When the 2012 elections come around next year, three states will have marriage amendments on the ballot – right next to the presidential ballot that will most likely have Barack Obama’s name as the Democratic nominee. That's why the homosexual community wants the president to come out in support of same-sex marriages.
"That would surprise me if that happens,” said Bill Meinke, a Republican campaign strategist. “Obama needs the middle-of-the-road independent now, more than ever. There’s too much at risk for him to blatantly campaign against a marriage amendment next year. But Obama certainly wants the gay community to think he’s in their corner.”
Even most Democratic pundits and strategists agree that President Obama is a firm supporter of gay rights, but to come out and make a definitive statement on the issue is something most would advise against – especially in 2012.
However, that’s not keeping Human Rights Campaign President Joe Solmonese from pressing his former boss and the administration for some behind-the-scenes support.
“One thing that would be incredibly helpful would be for the president and the administration to look out across the electoral landscape next year, understand where it is that we’re engaged in marriage fights – whether overturning the ban in Oregon or fighting a ban in Minnesota or North Carolina – and have something to say about that,” Solmonese told ABC News in an interview.
“I think that will be important, particularly in North Carolina, where the legislature just passed a bill that would put a marriage ban on the ballot next year and where the president will find himself for the Democratic National Convention.”
Solmonese, who has led the nation’s largest pro-homosexual group, will be leaving in March of 2012. Prior to HRC, he worked at EMILY’S list and for Rep. Barney Frank (D-Mass.).
Much to the chagrin of some of his liberal base, President Obama has stated he opposes same-sex marriage, believing it to be an issue each state should decide. During fundraisers in New York earlier this summer, homosexual protesters greeted the president with posters and shouts wanting to know when he was going to champion their cause.

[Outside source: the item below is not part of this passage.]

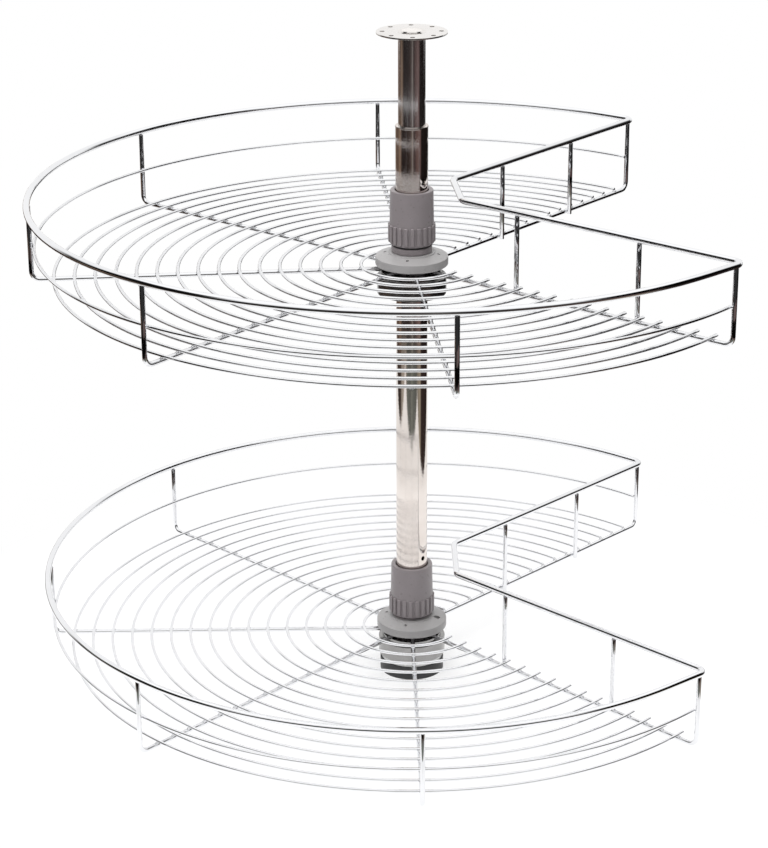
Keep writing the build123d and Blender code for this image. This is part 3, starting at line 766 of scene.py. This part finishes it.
# Bearing rings and guide
# Slippery nylon, hidden in the hubs and the pole.
nylon, tree = material("natural_nylon_ring")
place = add(tree, "TexCoord").outputs["Object"]
cloud = add(tree, "TexNoise", {"Vector": place, "Scale": 70.0, "Detail": 3.0}).outputs["Fac"]
tone = blend(tree, cloud, "#e4e0d4", "#d6d1c4")
rough = spread(tree, cloud, 0.3, 0.7, 0.4, 0.55)
grain = add(tree, "TexNoise", {"Vector": place, "Scale": 1500.0}).outputs["Fac"]
bump = add(tree, "Bump", {"Height": grain, "Strength": 0.1, "Distance": 0.0002}).outputs[0]
skin = add(tree, "BsdfPrincipled", {"Base Color": tone, "Roughness": rough, "IOR": 1.53, "Normal": bump})
add(tree, "OutputMaterial", {"Surface": skin.outputs[0]})
for name in ("lower_glide_ring", "upper_glide_ring", "bottom_guide"):
    bpy.data.objects[name].material_slots[0].material = nylon


# Thrust ring and screws
# Zinc plated steel for the washer that the lower hub runs on and for the grub
# screw in the pole. The screws sunk in the hubs are blackened.
steels = (
    ("zinc_plated_steel", "#cfd0d0", "#b4b4b2", 0.22),
    ("blackened_screw_steel", "#2b2a2a", "#1d1c1c", 0.35),
)
for name, bright_hex, dull_hex, lowest in steels:
    _, tree = material(name)
    place = add(tree, "TexCoord").outputs["Object"]
    patches = add(tree, "TexNoise", {"Vector": place, "Scale": 90.0, "Detail": 4.0}).outputs["Fac"]
    tone = blend(tree, patches, bright_hex, dull_hex)
    rub = add(tree, "TexNoise", {"Vector": place, "Scale": 500.0, "Detail": 3.0}).outputs["Fac"]
    rough = spread(tree, rub, 0.3, 0.75, lowest, lowest + 0.18)
    bump = add(tree, "Bump", {"Height": rub, "Strength": 0.08, "Distance": 0.0001}).outputs[0]
    skin = add(tree, "BsdfPrincipled", {"Base Color": tone, "Metallic": 1.0, "Roughness": rough,
                                        "Normal": bump})
    add(tree, "OutputMaterial", {"Surface": skin.outputs[0]})
for name in ("thrust_ring", "lock_screw"):
    bpy.data.objects[name].material_slots[0].material = bpy.data.materials["zinc_plated_steel"]
for name in ("lower_hub_screws", "upper_hub_screws"):
    bpy.data.objects[name].material_slots[0].material = bpy.data.materials["blackened_screw_steel"]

“He came into office opposed to [gay] marriage, and an administration that was defending the DOMA,” Solmonese said during his ABC interview. “He now says he’s ‘evolving’ on marriage, and he and the administration have determined that DOMA is unconstitutional and not worthy of defense.”
Michael L. Brown, author of A Queer Thing Happened to America, is not surprised by the president’s position.

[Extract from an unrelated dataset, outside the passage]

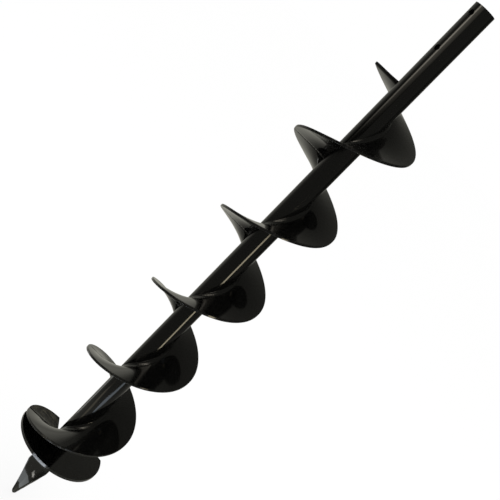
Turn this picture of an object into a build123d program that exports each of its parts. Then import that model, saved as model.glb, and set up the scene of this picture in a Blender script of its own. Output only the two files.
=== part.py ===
"""Soil auger for a powered or hand-turned drive, all welded steel.

A hollow tube carries a right-hand helical flight made of one-turn sections, butt-welded end to end and
fillet-welded to the tube. Under the flight a flat lower plate backs a cutting lip, and a twisted pilot
point is plugged and welded into the tube's lower end.

Frame: millimetres, origin at the centre of the open drive end, +Z up out of that end along the tube, so
the auger hangs below the origin. +Y runs along the two cross-bolt holes. Azimuths are degrees about +Z.
"""

from build123d import *
import math
import os

# --- driving dimensions ---------------------------------------------------------------------------------

TUBE_DIAMETER = 33.4
TUBE_WALL = 3.38
TUBE_LENGTH = 945.0

DRIVE_HOLE_DIAMETER = 9.0
DRIVE_HOLE_SETBACK = 15.0          # from the drive end to the first cross hole
DRIVE_HOLE_SPACING = 60.0
DRIVE_HOLE_COUNT = 2
DRIVE_END_CHAMFER = 0.8

FLIGHT_DIAMETER = 152.4
FLIGHT_THICKNESS = 4.0
FLIGHT_PITCH = 156.0
LOWEST_PITCH = 153.5               # the lowest section is pressed a little flatter
BARE_SHANK = 143.0                 # from the drive end down to the flight's upper end
FLIGHT_FOOT = 41.2                 # from the tube's lower end up to the flight's lower end
FLIGHT_FOOT_AZIMUTH = -135.0
LEAST_SECTION = 20.0               # a shorter rest of a turn is left off the flight's top

LIP_THICKNESS = 6.0
LIP_SPAN = 66.0                    # degrees ahead of the flight's foot
LIP_DROP = 22.7                    # fall of the lip over its span
LIP_GRIND = 14.0                   # width of the ground bevel behind the cutting edge
LIP_LAND = 1.0                     # height of the edge that the grinding leaves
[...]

"All of us who oppose the redefinition of marriage know that President Obama is not going to stand with us and come out in support of upholding natural marriage. In fact, Mr. Obama has made it very clear in his comments in front of the United Nations and other groups that he is in support of the goals of radical gay activism,” said Brown.

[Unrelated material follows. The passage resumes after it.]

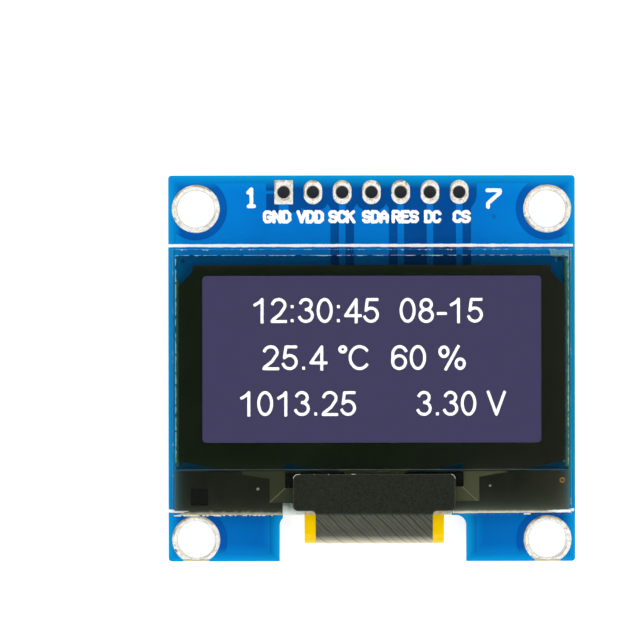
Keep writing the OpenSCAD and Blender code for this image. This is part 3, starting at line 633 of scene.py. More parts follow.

Solmonese calls the 2012 GOP presidential field “fairly dangerous,” and thinks that homosexuals, maybe more than any other group in the liberal base, have a “great deal of enthusiasm” for the Obama candidacy.
“At the end of the day, the only thing that really matters is getting this guy [Obama] reelected,” he said in the interview. “Because one thing that’s really clear is where he stands and where the rest of the field stands.”
President Obama will address the Human Right’s campaign annual gala in Washington, D.C., Saturday evening.